Moving Beyond English Worksheets

Paul Main

Moving away from the typical English worksheets and getting creative in the classroom: A new approach to teaching English.

What is an English worksheet?

Downloadable resources like English worksheets saves teachers a lot of time. Without those valuable PDF's and power points educators will be turned into full-time authors which clearly isn't sustainable. There are many popular publishers offering downloadable classroom worksheets, many of these are now produced by classroom teachers. In this article we look at an alternative to using principal grammar worksheets. We recognise they will always have their place but our organisation is interested in enabling children to become better at learning.

Word Building
Being playful with English

Downloadable worksheets can be good at helping children to organise their thinking. Whether they are a simple worksheet or a new interactive tutorial worksheet they can sometimes constrain cognition. Teaching is a fine balance of guiding and delivering classroom learning. As long as this balance is achieved, downloadable resources that can be printed on the spur of the moment will always be important. Using these sorts of tools for drilling could put a child off learning. We are going to provide a different perspective using a metacognitive resource.

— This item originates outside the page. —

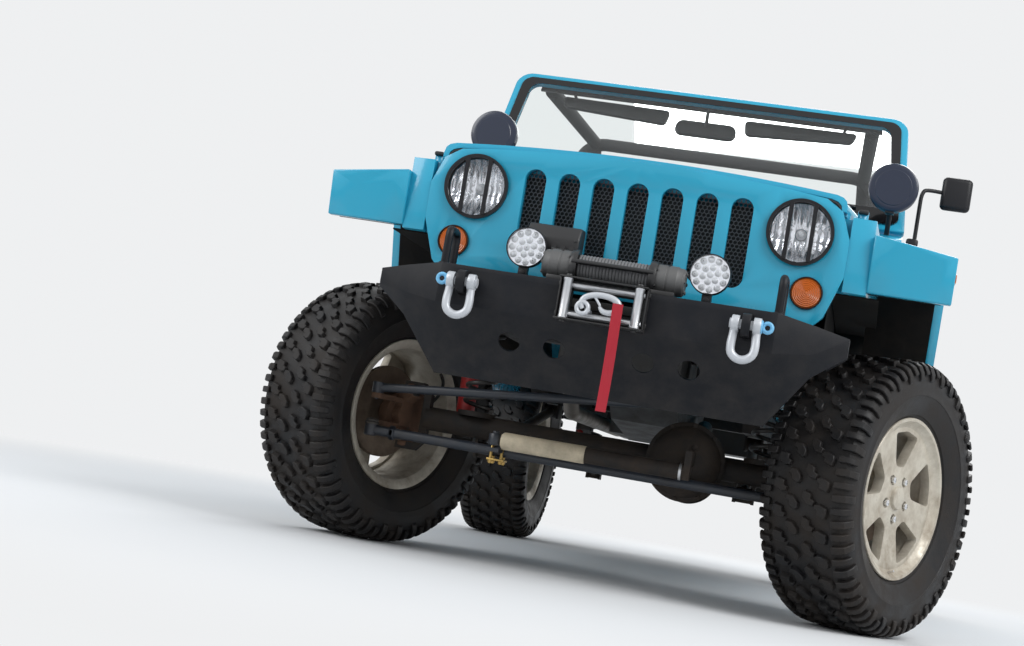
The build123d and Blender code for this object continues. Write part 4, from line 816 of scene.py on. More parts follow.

An alternative to English Worksheets in Year 5?

Downloadable resources are convenient as they can be filed away and used when returning to that particular topic. Organisations like TES have thousands of resources available for teachers from every phase of learning. But what could be an unhealthy side-effect of this convenience? Good classroom practice shouldn't be led by the resource. Fundamentally, the resource should compliment the learning intention. Whilst downloadable resource packs can save a lot of valuable teacher time they might not always lead to the valuable learning that we want. We have taken a slightly different approach, what we call 'cognition first'. This asks the question 'how exactly do we want our class to think'? The universal thinking framework is a metacognitive taxonomy that enables teachers to design rigourous learning sequences. It is quick to use and provide teachers with opportunities to take their classes learning in different directions. As opposed to traditional English resources that might be available on well-known publishing websites, we give teachers the tools to design their own learning sequences. Combining the framework with the metacognitive toolkit 'Writer's Block' positions children as active classroom thinkers who can go beyond the printable grammar worksheets. Some of the grade based English worksheets have ceilings that children cannot go beyond. This can stifle their creativity and promote 'teaching for the test'. Having a range of resources on your hard drive is convenient but these shouldn't drive the learning. Teaching resources should include 'content neutral' tools that promote deeper thinking. We have seen first-hand how educators creativity can be used to design rich learning experiences using these cognitive tools. 

Moving away from worksheets and being more creative
Moving away from worksheets and being more creative


Parking English Worksheets in Year 2

In year 2 children are well on their way with understanding how to connect sentences together. For many adults, the term 'conjunction' never crops up in everyday conversation. Six and Seven year olds use these connective devices to join thoughts together to add flow and meaning to their writing.

Ditching the English Worksheets

To master English language skills children need to understand the complexity and rules that govern the language. The easiest thing to do if I was teaching conjunctions would be to head over to a teaching website and browse through the thousands of resources available. You will see in the video below how language learning has been turned into an engaging activity. We have many English language teachers using the block building method to help children explore and develop their knowledge of English language conventions. Using the Blocks for the writing of sentences enables pupils to go beyond the task once they have mastered the fundamentals. Kids in school (and out of school) use the colours of the blocks to signify the word classes. Blue could be a verb, red could be an adjective etc. This approach to vocabulary instruction means that 'dry' grammar lessons can be camouflaged in engaging and social activities. Children can develop a strong vocabulary by taking on this metalinguistic approach. That is to say, they use words to describe words and talk about how sentences are formed and extended. Whether you are an English language teacher, a key stage 2  classroom assistant or an early years practitioner we hope that you will find our metacognitive tools a more healthy approach to classroom instruction.

Ready to leave your English Worksheet?

1. Metacognitive Tools enable students to learn at their pace. They allow them to move forward when they feel ready. Teachers don’t need to wait until all the pieces fit together before moving onto the next step.

2. Using these sorts of approaches, students become independent learners rather than passive recipients of information.

3. These tools encourage critical thinking and problem solving.

4. There is no right way to teach using these tools – it depends on what you want from your lesson.

5. Use the blocks to build up a picture of the sentence structure.

6. Build up a 'mental model' of the sentence structures.

7. Build in enough time to practice (and play) with each skill.